→ Set task:
Retype the listing that follows, word for word.

========

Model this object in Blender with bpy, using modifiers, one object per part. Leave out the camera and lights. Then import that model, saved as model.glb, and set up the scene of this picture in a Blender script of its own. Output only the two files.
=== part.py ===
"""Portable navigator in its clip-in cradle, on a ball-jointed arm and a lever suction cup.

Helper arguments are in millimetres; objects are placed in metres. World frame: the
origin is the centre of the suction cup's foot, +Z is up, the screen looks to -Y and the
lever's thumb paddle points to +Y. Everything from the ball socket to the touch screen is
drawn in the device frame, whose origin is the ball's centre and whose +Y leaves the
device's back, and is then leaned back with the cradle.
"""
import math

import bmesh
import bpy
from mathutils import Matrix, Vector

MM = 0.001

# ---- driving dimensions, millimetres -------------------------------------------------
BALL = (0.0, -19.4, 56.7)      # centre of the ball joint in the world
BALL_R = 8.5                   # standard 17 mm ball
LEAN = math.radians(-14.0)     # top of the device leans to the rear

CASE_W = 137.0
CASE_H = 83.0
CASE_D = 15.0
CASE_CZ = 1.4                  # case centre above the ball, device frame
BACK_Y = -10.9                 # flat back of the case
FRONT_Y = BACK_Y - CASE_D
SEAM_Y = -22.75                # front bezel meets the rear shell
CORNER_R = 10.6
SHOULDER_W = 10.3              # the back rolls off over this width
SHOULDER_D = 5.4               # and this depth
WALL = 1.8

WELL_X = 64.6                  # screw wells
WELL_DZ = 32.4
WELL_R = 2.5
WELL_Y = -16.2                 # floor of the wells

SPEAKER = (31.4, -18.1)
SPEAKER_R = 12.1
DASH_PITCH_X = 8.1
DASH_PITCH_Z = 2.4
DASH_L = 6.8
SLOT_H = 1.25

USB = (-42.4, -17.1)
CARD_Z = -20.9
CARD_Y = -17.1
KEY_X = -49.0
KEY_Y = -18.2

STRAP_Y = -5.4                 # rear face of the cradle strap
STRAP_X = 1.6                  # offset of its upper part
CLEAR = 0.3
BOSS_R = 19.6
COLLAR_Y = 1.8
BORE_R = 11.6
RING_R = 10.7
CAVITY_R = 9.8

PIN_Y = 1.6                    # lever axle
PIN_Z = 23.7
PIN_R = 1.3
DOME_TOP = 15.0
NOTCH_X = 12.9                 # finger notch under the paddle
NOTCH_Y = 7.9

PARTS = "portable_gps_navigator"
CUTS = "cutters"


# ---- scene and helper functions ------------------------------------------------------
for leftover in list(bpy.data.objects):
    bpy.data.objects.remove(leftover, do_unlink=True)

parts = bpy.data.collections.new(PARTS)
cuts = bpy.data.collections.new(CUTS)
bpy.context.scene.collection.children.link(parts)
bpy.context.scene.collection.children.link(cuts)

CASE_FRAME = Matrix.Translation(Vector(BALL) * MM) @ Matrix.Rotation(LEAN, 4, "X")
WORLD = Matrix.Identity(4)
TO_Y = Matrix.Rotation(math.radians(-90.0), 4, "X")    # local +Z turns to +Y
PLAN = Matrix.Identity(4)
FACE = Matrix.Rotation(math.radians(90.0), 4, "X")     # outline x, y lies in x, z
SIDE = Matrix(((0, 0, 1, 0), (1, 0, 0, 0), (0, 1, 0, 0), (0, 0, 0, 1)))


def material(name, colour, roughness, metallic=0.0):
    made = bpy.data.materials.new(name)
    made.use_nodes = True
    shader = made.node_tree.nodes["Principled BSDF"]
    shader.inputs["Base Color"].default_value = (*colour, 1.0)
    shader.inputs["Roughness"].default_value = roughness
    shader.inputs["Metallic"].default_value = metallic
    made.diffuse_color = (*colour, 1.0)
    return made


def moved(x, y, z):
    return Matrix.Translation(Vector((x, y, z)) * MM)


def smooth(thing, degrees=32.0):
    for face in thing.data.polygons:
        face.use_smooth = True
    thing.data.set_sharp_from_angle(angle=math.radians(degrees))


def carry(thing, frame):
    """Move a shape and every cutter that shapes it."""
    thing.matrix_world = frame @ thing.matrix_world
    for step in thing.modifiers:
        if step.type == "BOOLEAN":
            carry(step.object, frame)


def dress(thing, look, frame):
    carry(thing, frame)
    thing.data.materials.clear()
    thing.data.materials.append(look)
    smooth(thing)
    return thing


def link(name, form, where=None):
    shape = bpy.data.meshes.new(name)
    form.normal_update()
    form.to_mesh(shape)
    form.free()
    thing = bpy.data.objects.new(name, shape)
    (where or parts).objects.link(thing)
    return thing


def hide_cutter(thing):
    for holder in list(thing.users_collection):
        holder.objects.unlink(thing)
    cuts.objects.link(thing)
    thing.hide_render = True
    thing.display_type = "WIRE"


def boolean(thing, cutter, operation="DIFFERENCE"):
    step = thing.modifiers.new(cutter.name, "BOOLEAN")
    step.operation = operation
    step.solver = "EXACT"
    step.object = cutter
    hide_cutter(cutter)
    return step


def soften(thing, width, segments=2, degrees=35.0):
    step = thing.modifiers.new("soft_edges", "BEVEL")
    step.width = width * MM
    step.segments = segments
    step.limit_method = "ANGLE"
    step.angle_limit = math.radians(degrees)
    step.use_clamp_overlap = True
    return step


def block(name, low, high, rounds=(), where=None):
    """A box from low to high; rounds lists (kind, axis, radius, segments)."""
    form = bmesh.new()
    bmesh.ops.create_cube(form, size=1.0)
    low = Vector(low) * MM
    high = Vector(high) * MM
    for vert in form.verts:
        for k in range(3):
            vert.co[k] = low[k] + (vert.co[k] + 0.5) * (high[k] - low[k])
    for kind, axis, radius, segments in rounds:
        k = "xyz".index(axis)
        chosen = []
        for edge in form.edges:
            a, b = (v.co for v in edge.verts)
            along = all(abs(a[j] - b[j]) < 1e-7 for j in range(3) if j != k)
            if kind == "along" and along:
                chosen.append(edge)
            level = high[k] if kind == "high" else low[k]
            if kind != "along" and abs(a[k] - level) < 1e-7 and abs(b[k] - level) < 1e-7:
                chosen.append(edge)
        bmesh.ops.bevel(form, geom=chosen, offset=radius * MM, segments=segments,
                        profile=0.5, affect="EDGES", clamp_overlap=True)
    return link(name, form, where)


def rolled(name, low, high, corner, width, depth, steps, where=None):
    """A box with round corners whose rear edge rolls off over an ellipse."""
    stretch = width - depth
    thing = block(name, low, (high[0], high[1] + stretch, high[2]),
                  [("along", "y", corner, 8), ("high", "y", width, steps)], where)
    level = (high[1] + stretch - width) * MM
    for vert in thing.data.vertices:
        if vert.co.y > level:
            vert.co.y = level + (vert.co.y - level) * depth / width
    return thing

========

→ Expected answer:
Model this object in Blender with bpy, using modifiers, one object per part. Leave out the camera and lights. Then import that model, saved as model.glb, and set up the scene of this picture in a Blender script of its own. Output only the two files.
=== part.py ===
"""Portable navigator in its clip-in cradle, on a ball-jointed arm and a lever suction cup.

Helper arguments are in millimetres; objects are placed in metres. World frame: the
origin is the centre of the suction cup's foot, +Z is up, the screen looks to -Y and the
lever's thumb paddle points to +Y. Everything from the ball socket to the touch screen is
drawn in the device frame, whose origin is the ball's centre and whose +Y leaves the
device's back, and is then leaned back with the cradle.
"""
import math

import bmesh
import bpy
from mathutils import Matrix, Vector

MM = 0.001

# ---- driving dimensions, millimetres -------------------------------------------------
BALL = (0.0, -19.4, 56.7)      # centre of the ball joint in the world
BALL_R = 8.5                   # standard 17 mm ball
LEAN = math.radians(-14.0)     # top of the device leans to the rear

CASE_W = 137.0
CASE_H = 83.0
CASE_D = 15.0
CASE_CZ = 1.4                  # case centre above the ball, device frame
BACK_Y = -10.9                 # flat back of the case
FRONT_Y = BACK_Y - CASE_D
SEAM_Y = -22.75                # front bezel meets the rear shell
CORNER_R = 10.6
SHOULDER_W = 10.3              # the back rolls off over this width
SHOULDER_D = 5.4               # and this depth
WALL = 1.8

WELL_X = 64.6                  # screw wells
WELL_DZ = 32.4
WELL_R = 2.5
WELL_Y = -16.2                 # floor of the wells

SPEAKER = (31.4, -18.1)
SPEAKER_R = 12.1
DASH_PITCH_X = 8.1
DASH_PITCH_Z = 2.4
DASH_L = 6.8
SLOT_H = 1.25

USB = (-42.4, -17.1)
CARD_Z = -20.9
CARD_Y = -17.1
KEY_X = -49.0
KEY_Y = -18.2

STRAP_Y = -5.4                 # rear face of the cradle strap
STRAP_X = 1.6                  # offset of its upper part
CLEAR = 0.3
BOSS_R = 19.6
COLLAR_Y = 1.8
BORE_R = 11.6
RING_R = 10.7
CAVITY_R = 9.8

PIN_Y = 1.6                    # lever axle
PIN_Z = 23.7
PIN_R = 1.3
DOME_TOP = 15.0
NOTCH_X = 12.9                 # finger notch under the paddle
NOTCH_Y = 7.9

PARTS = "portable_gps_navigator"
CUTS = "cutters"


# ---- scene and helper functions ------------------------------------------------------
for leftover in list(bpy.data.objects):
    bpy.data.objects.remove(leftover, do_unlink=True)

parts = bpy.data.collections.new(PARTS)
cuts = bpy.data.collections.new(CUTS)
bpy.context.scene.collection.children.link(parts)
bpy.context.scene.collection.children.link(cuts)

CASE_FRAME = Matrix.Translation(Vector(BALL) * MM) @ Matrix.Rotation(LEAN, 4, "X")
WORLD = Matrix.Identity(4)
TO_Y = Matrix.Rotation(math.radians(-90.0), 4, "X")    # local +Z turns to +Y
PLAN = Matrix.Identity(4)
FACE = Matrix.Rotation(math.radians(90.0), 4, "X")     # outline x, y lies in x, z
SIDE = Matrix(((0, 0, 1, 0), (1, 0, 0, 0), (0, 1, 0, 0), (0, 0, 0, 1)))


def material(name, colour, roughness, metallic=0.0):
    made = bpy.data.materials.new(name)
    made.use_nodes = True
    shader = made.node_tree.nodes["Principled BSDF"]
    shader.inputs["Base Color"].default_value = (*colour, 1.0)
    shader.inputs["Roughness"].default_value = roughness
    shader.inputs["Metallic"].default_value = metallic
    made.diffuse_color = (*colour, 1.0)
    return made


def moved(x, y, z):
    return Matrix.Translation(Vector((x, y, z)) * MM)


def smooth(thing, degrees=32.0):
    for face in thing.data.polygons:
        face.use_smooth = True
    thing.data.set_sharp_from_angle(angle=math.radians(degrees))


def carry(thing, frame):
    """Move a shape and every cutter that shapes it."""
    thing.matrix_world = frame @ thing.matrix_world
    for step in thing.modifiers:
        if step.type == "BOOLEAN":
            carry(step.object, frame)


def dress(thing, look, frame):
    carry(thing, frame)
    thing.data.materials.clear()
    thing.data.materials.append(look)
    smooth(thing)
    return thing


def link(name, form, where=None):
    shape = bpy.data.meshes.new(name)
    form.normal_update()
    form.to_mesh(shape)
    form.free()
    thing = bpy.data.objects.new(name, shape)
    (where or parts).objects.link(thing)
    return thing


def hide_cutter(thing):
    for holder in list(thing.users_collection):
        holder.objects.unlink(thing)
    cuts.objects.link(thing)
    thing.hide_render = True
    thing.display_type = "WIRE"


def boolean(thing, cutter, operation="DIFFERENCE"):
    step = thing.modifiers.new(cutter.name, "BOOLEAN")
    step.operation = operation
    step.solver = "EXACT"
    step.object = cutter
    hide_cutter(cutter)
    return step


def soften(thing, width, segments=2, degrees=35.0):
    step = thing.modifiers.new("soft_edges", "BEVEL")
    step.width = width * MM
    step.segments = segments
    step.limit_method = "ANGLE"
    step.angle_limit = math.radians(degrees)
    step.use_clamp_overlap = True
    return step


def block(name, low, high, rounds=(), where=None):
    """A box from low to high; rounds lists (kind, axis, radius, segments)."""
    form = bmesh.new()
    bmesh.ops.create_cube(form, size=1.0)
    low = Vector(low) * MM
    high = Vector(high) * MM
    for vert in form.verts:
        for k in range(3):
            vert.co[k] = low[k] + (vert.co[k] + 0.5) * (high[k] - low[k])
    for kind, axis, radius, segments in rounds:
        k = "xyz".index(axis)
        chosen = []
        for edge in form.edges:
            a, b = (v.co for v in edge.verts)
            along = all(abs(a[j] - b[j]) < 1e-7 for j in range(3) if j != k)
            if kind == "along" and along:
                chosen.append(edge)
            level = high[k] if kind == "high" else low[k]
            if kind != "along" and abs(a[k] - level) < 1e-7 and abs(b[k] - level) < 1e-7:
                chosen.append(edge)
        bmesh.ops.bevel(form, geom=chosen, offset=radius * MM, segments=segments,
                        profile=0.5, affect="EDGES", clamp_overlap=True)
    return link(name, form, where)


def rolled(name, low, high, corner, width, depth, steps, where=None):
    """A box with round corners whose rear edge rolls off over an ellipse."""
    stretch = width - depth
    thing = block(name, low, (high[0], high[1] + stretch, high[2]),
                  [("along", "y", corner, 8), ("high", "y", width, steps)], where)
    level = (high[1] + stretch - width) * MM
    for vert in thing.data.vertices:
        if vert.co.y > level:
            vert.co.y = level + (vert.co.y - level) * depth / width
    return thing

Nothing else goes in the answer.